Two days ago in article published in the New York Times, President Yasser Arafat tabled a bold honest and comprehensive vision for peace. A warm peace in which two peoples and states would live side by side as equal neighbors and enjoying mutually beneficial economic and social cooperation. He states that despite the brutal repression of Palestinians over the last decades, he believes that when Israel sees Palestinians as equals and not as subjugated people upon whom it can impose its will, such a vision of a just peace can and must come true. He ends his article by invoking a power that is even greater that Israel's military power…the power of justice. I hope that this important manifesto outlined by President Arafat will not go unheeded.

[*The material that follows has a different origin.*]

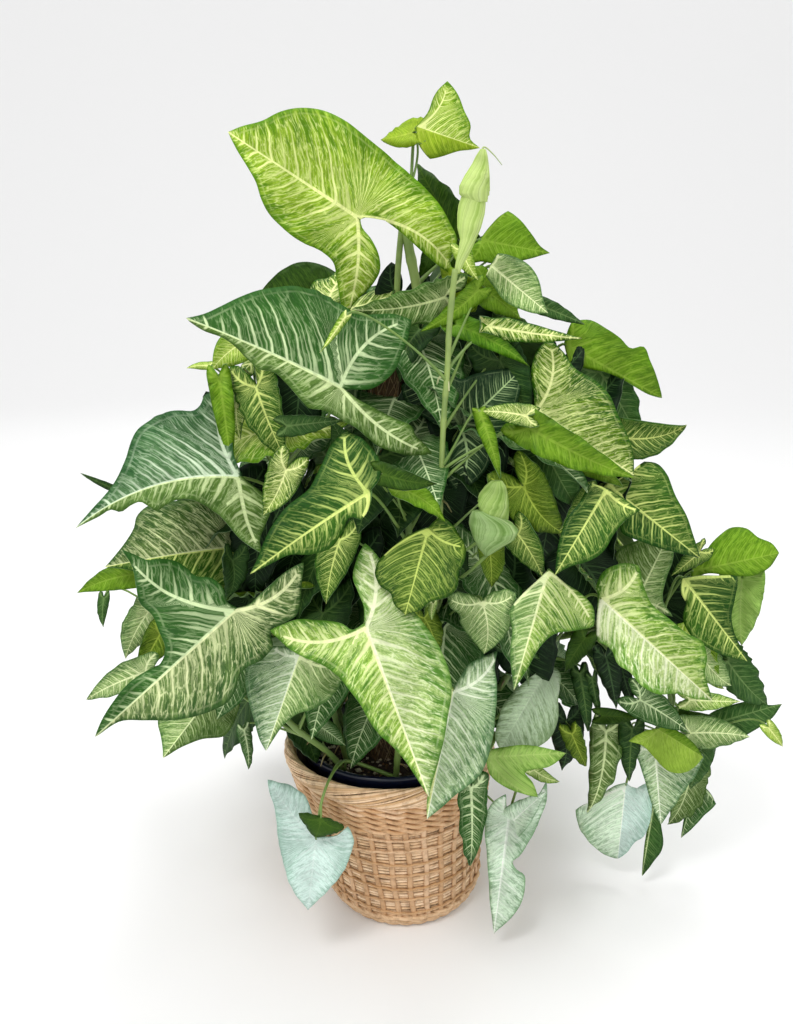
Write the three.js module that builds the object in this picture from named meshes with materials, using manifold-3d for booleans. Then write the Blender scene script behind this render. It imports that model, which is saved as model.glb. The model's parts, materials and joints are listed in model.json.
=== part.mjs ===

My friends, we seek a secure, stable, and prosperous Middle East with open borders. No one is seeking to isolate Israel as long as Israel respects international legality and as long as it does not believe or act as if it is above the law. A stable and peaceful Middle East necessitates that we avoid new wars or attacks on any country in the region. We are of the strong conviction that the problems of the Middle East, whether related to the Arab Israeli conflict or any other Arab country can and should be resolved through a sound diplomatic and political process and through dialogue. The Middle East cannot afford to be thrown into another cycle of turmoil or instability. I do not exaggerate if I tell you this evening that we are truly at a historic crossroads in the development of our region. Let us seize this opportunity to be builders, not destroyers. Let us reinforce the spirit of genuine dialogue and avoid the notion of clash. Let us all work together collectively towards a shared vision of a better future for us and for generations to come.